Ms Links and others from the Pulse party claim that the details of the amendments to the electoral Regulations, on August 10, were kept from her and other opposition members until Tuesday August 14, despite multiple requests.

The motion required that they register their party for the upcoming election before nominations closed and the election was called on Monday August 13.

“The rule changes are specifically designed to lock opposition tickets out of participating. We can no longer engage in this process and we have a moral opposition to legitimising it by acting within it,” she said.

Ms Links said that her party can now only run as independents in the election.

“However, independents will appear ‘below the line’ on the ballot and will only appear if requested,” she said, “and last year of the 11,000 or more votes, only around 50 went to independents.”

On Facebook, nearly 2,500 people have now liked the Democracy 4 UQU page where many students have spoken out against the party Fresh.

Some students from the university’s UQ Skeptics Group have also created a graphic that depicts the associations between Fresh candidates and the candidates of the allegedly fake Pulse team on Facebook.

It also shows that many of the running Pulse team attend UQ Union President Colin Finke’s residential college, Cromwell College.

The graphic shows that one of the candidates in the team that registered under the name Pulse is actually Mr Finke’s brother.

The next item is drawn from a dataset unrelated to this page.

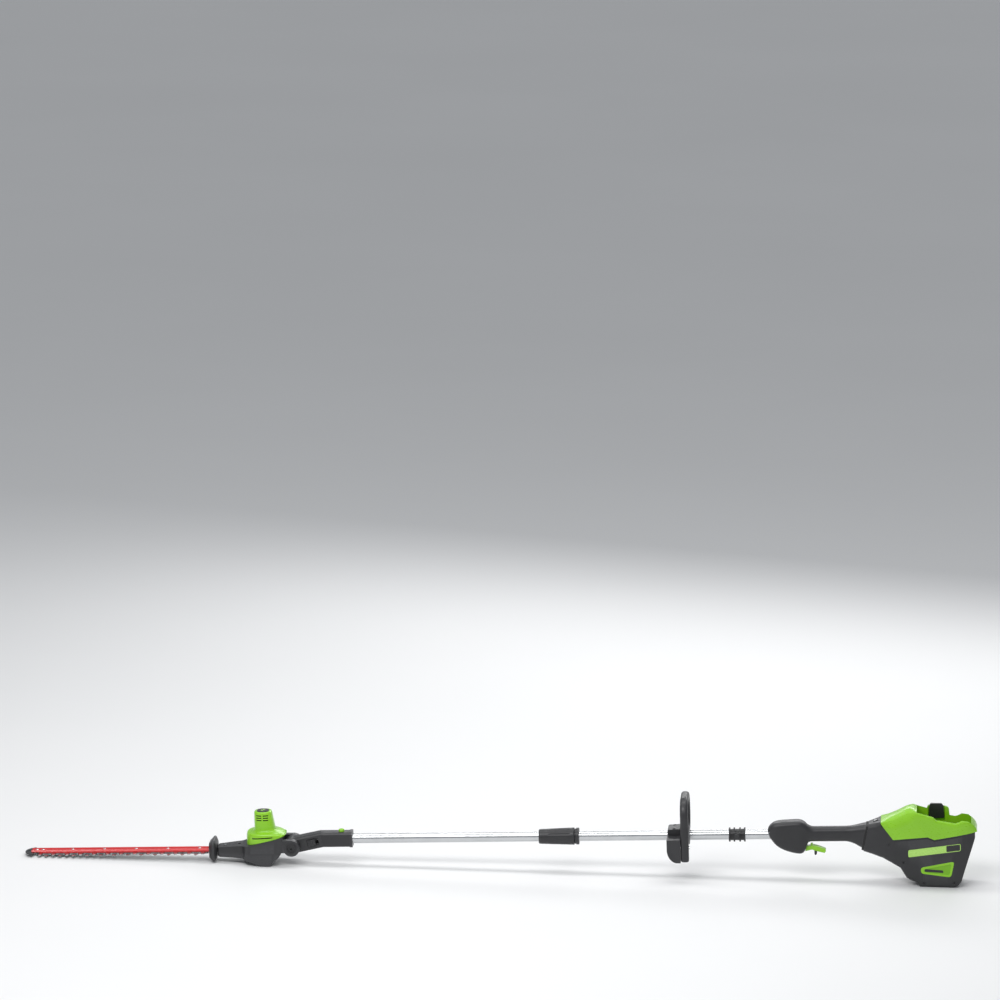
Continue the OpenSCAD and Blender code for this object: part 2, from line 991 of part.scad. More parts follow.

The UQ Union has an operating budget of over $16 million and the student elections determine 25 paid and unpaid positions within it.

Pulse party candidates claim that no budget or financial statements from the UQ Union have been made publically available in the last 3 years.

Elected members govern over 120 clubs and societies on campus and represent over 45,000 students.

This morning, representatives from the University are meeting with the UQ Union President, Colin Finke, to discuss the allegations.